§ Records for the exercise
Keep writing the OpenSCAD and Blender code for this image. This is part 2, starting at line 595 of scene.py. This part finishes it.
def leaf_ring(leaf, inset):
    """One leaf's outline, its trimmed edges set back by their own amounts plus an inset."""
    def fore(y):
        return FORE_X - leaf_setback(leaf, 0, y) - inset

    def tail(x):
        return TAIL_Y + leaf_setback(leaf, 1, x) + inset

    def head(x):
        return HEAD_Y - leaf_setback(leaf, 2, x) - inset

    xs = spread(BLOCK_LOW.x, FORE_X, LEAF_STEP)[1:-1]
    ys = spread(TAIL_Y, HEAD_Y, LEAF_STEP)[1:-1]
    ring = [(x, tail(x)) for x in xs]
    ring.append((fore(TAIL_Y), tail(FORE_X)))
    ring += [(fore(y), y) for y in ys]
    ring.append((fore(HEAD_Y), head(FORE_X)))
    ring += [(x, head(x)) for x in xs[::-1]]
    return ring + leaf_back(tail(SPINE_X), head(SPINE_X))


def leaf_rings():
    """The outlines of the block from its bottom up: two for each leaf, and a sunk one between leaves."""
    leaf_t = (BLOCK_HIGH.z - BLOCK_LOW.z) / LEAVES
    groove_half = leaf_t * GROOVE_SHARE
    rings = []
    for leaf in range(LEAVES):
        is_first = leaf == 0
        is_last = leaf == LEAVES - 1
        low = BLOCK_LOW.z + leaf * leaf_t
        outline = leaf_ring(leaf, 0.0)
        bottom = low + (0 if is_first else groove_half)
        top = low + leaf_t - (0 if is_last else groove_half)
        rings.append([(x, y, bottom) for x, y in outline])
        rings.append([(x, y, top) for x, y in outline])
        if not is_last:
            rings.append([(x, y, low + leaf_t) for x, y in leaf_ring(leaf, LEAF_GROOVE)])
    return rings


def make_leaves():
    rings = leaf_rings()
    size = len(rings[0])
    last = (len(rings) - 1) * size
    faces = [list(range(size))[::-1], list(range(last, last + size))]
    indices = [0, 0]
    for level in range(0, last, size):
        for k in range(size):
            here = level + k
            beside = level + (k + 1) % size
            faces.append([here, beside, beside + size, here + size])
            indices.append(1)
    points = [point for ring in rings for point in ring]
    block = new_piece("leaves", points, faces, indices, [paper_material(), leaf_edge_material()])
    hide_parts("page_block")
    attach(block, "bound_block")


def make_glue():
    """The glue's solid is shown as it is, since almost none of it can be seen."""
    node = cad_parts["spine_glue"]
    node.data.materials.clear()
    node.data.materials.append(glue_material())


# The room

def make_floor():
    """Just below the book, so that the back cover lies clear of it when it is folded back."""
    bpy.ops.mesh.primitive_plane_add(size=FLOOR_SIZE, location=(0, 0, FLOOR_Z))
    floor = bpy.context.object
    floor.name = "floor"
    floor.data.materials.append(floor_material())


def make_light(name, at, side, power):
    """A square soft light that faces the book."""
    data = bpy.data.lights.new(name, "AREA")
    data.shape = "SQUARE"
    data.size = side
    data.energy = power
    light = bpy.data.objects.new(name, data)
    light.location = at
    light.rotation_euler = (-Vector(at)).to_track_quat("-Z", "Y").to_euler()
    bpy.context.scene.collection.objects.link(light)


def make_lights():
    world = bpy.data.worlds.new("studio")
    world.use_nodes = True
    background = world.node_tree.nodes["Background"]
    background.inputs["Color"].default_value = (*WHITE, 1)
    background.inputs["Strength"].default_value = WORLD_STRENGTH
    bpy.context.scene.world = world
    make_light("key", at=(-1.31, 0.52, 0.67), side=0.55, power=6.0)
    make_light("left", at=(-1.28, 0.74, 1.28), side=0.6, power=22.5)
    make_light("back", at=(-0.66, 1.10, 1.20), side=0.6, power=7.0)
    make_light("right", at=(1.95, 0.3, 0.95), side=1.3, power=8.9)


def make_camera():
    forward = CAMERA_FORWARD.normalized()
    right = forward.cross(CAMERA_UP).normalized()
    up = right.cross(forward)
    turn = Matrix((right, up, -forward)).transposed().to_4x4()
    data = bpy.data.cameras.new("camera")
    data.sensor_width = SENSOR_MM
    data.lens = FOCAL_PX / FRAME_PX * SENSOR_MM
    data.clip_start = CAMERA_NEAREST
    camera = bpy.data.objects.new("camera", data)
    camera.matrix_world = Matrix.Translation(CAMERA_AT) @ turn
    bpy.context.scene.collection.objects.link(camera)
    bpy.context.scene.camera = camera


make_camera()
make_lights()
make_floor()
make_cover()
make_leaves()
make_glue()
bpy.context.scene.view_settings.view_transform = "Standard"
---
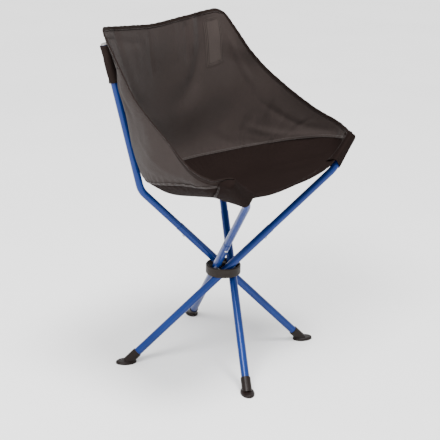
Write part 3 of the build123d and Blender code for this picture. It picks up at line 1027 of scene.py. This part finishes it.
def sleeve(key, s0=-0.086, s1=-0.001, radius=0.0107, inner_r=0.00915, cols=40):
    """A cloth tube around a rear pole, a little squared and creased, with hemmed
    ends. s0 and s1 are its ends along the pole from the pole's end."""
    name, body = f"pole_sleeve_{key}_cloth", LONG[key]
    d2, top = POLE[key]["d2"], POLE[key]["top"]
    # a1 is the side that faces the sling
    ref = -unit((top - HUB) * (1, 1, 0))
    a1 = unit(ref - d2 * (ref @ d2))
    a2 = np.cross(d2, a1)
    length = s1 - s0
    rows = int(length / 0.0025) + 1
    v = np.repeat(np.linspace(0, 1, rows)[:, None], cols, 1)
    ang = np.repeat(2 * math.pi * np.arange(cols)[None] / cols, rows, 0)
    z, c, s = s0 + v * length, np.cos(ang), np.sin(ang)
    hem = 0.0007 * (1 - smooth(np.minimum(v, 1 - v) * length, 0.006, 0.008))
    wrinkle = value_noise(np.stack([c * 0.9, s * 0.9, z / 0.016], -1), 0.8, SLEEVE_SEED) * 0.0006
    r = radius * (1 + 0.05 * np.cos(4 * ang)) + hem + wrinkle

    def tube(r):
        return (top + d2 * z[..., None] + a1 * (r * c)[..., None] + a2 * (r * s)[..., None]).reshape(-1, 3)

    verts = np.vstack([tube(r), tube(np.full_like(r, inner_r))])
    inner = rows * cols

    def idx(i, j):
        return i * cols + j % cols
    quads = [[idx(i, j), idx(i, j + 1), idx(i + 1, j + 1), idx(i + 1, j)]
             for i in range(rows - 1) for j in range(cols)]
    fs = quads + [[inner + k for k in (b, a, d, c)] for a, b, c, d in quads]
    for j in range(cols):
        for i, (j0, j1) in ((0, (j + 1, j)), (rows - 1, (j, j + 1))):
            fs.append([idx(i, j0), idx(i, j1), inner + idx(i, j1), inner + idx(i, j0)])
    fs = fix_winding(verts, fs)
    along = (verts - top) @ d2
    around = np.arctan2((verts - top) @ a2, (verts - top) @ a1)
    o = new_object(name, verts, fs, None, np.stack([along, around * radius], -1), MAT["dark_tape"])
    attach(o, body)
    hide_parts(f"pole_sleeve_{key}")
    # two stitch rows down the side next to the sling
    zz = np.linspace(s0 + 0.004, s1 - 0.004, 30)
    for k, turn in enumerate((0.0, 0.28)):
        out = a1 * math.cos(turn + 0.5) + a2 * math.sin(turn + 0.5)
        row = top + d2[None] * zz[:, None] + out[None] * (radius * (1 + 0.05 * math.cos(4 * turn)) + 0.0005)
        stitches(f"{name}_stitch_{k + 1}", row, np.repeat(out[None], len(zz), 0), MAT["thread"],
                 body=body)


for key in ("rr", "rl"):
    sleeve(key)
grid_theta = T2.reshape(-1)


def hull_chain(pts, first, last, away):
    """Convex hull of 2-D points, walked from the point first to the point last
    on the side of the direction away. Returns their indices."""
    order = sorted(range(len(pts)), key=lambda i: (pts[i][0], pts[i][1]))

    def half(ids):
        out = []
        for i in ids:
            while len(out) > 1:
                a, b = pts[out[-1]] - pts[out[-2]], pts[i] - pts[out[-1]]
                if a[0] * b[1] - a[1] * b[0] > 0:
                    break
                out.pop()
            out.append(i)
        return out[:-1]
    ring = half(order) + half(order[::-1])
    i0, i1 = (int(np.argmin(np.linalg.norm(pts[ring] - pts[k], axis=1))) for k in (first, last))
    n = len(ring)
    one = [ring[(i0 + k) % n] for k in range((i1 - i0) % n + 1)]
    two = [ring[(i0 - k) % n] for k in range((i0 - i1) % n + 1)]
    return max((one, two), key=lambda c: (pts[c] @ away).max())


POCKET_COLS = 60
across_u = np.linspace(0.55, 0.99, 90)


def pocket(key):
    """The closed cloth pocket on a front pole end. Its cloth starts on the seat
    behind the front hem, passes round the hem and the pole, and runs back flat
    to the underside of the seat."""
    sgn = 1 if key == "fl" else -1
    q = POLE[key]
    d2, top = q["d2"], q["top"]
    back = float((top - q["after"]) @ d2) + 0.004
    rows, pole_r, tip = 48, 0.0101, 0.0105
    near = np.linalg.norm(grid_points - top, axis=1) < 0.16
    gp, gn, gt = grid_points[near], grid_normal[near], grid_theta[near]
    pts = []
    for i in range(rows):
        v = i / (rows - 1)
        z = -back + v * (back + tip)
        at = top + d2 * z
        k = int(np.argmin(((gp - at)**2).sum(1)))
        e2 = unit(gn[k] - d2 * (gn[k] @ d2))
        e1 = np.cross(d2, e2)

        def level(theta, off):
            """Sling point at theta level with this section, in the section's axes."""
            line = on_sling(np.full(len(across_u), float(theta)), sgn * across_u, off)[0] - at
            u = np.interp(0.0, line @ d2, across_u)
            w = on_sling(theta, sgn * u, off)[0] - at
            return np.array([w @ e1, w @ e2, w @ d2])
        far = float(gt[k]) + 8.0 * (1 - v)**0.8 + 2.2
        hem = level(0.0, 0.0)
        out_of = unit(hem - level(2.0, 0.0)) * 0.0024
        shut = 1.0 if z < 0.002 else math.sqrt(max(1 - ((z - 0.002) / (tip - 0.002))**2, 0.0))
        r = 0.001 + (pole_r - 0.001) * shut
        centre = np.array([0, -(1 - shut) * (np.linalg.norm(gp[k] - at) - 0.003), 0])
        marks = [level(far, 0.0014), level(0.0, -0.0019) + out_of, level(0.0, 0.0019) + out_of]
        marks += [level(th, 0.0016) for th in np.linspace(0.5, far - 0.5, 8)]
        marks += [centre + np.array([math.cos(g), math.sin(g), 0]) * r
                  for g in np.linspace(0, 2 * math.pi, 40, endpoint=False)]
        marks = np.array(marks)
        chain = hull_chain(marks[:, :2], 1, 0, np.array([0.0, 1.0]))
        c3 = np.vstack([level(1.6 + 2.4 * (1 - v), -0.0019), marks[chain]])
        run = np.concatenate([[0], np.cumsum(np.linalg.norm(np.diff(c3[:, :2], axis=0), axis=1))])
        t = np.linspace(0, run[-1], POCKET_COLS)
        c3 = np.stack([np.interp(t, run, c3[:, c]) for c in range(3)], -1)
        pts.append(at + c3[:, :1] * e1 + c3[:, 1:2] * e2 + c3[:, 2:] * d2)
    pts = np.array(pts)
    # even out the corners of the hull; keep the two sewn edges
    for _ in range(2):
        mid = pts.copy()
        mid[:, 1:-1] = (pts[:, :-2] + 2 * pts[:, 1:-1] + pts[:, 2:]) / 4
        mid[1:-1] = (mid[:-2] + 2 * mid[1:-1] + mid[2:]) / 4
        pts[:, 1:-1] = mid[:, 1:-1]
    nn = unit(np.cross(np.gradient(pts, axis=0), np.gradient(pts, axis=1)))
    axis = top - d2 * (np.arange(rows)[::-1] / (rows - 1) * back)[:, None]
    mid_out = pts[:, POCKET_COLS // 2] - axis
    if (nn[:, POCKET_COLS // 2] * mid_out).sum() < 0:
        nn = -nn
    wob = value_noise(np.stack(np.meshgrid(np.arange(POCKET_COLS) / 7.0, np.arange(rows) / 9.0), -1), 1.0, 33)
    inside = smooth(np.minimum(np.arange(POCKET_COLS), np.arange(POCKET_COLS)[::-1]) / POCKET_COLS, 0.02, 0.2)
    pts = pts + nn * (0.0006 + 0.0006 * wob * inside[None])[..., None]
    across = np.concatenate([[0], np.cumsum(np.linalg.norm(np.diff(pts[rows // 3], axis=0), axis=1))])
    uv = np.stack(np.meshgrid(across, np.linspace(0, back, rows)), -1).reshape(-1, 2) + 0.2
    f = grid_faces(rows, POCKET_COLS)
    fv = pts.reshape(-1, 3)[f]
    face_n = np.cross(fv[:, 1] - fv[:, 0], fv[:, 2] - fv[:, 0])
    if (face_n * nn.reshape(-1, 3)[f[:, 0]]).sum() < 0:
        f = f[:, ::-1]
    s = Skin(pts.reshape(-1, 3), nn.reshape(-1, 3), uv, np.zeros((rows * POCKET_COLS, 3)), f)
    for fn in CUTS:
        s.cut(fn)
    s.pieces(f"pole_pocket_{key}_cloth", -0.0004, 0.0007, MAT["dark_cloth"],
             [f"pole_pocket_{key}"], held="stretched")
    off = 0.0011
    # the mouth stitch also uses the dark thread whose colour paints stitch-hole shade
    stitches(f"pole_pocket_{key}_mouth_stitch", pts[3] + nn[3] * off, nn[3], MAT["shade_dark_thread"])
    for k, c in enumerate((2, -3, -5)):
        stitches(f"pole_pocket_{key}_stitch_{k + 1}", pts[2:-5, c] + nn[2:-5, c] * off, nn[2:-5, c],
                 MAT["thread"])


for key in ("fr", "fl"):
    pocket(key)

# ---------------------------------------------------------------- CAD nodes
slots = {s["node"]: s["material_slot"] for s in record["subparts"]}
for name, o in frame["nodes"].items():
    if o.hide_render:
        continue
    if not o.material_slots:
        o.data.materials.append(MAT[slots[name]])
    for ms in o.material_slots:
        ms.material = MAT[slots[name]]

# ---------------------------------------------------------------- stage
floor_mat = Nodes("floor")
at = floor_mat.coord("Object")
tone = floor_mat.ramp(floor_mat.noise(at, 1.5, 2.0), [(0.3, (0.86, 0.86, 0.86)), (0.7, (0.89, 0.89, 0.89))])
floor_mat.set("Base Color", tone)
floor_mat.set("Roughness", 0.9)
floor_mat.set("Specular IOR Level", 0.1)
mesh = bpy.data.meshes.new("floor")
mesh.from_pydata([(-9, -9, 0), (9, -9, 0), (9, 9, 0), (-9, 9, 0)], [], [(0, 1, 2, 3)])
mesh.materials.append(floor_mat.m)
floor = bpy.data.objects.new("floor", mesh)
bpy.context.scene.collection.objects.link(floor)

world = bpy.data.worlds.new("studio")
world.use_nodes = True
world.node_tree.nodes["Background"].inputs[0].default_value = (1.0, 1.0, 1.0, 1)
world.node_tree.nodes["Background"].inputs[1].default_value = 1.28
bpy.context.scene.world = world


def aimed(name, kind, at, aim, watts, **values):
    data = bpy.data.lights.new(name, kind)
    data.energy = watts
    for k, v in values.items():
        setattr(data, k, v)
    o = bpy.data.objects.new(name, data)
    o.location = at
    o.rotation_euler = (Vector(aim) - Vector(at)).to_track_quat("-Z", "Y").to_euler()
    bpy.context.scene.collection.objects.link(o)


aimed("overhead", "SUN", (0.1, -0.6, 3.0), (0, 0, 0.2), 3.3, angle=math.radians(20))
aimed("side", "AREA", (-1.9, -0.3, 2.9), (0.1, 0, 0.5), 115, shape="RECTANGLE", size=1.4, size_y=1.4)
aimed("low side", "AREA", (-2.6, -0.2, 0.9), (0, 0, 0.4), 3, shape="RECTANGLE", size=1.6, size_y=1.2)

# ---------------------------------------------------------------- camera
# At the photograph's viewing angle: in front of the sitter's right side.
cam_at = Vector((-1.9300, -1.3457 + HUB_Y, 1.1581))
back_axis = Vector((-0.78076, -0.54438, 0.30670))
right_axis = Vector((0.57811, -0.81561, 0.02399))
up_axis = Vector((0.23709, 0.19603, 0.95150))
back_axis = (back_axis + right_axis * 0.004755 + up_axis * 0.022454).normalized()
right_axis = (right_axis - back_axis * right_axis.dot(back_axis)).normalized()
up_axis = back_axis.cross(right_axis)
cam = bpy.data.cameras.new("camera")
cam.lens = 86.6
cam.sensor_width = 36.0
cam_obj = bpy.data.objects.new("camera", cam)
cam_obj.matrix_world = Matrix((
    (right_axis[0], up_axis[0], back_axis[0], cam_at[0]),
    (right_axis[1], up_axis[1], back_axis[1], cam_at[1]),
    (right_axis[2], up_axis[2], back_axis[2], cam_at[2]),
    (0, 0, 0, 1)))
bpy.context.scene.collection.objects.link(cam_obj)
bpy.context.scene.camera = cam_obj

§ Problem details
Starting at the line that contains "attach(o, body)" and stopping at the line that contains "order = sorted(range(len(pts)), key=lambda", transcribe the lines exactly; both boundary lines are to be included.

§ Result for this task
    attach(o, body)
    hide_parts(f"pole_sleeve_{key}")
    # two stitch rows down the side next to the sling
    zz = np.linspace(s0 + 0.004, s1 - 0.004, 30)
    for k, turn in enumerate((0.0, 0.28)):
        out = a1 * math.cos(turn + 0.5) + a2 * math.sin(turn + 0.5)
        row = top + d2[None] * zz[:, None] + out[None] * (radius * (1 + 0.05 * math.cos(4 * turn)) + 0.0005)
        stitches(f"{name}_stitch_{k + 1}", row, np.repeat(out[None], len(zz), 0), MAT["thread"],
                 body=body)


for key in ("rr", "rl"):
    sleeve(key)
grid_theta = T2.reshape(-1)


def hull_chain(pts, first, last, away):
    """Convex hull of 2-D points, walked from the point first to the point last
    on the side of the direction away. Returns their indices."""
    order = sorted(range(len(pts)), key=lambda i: (pts[i][0], pts[i][1]))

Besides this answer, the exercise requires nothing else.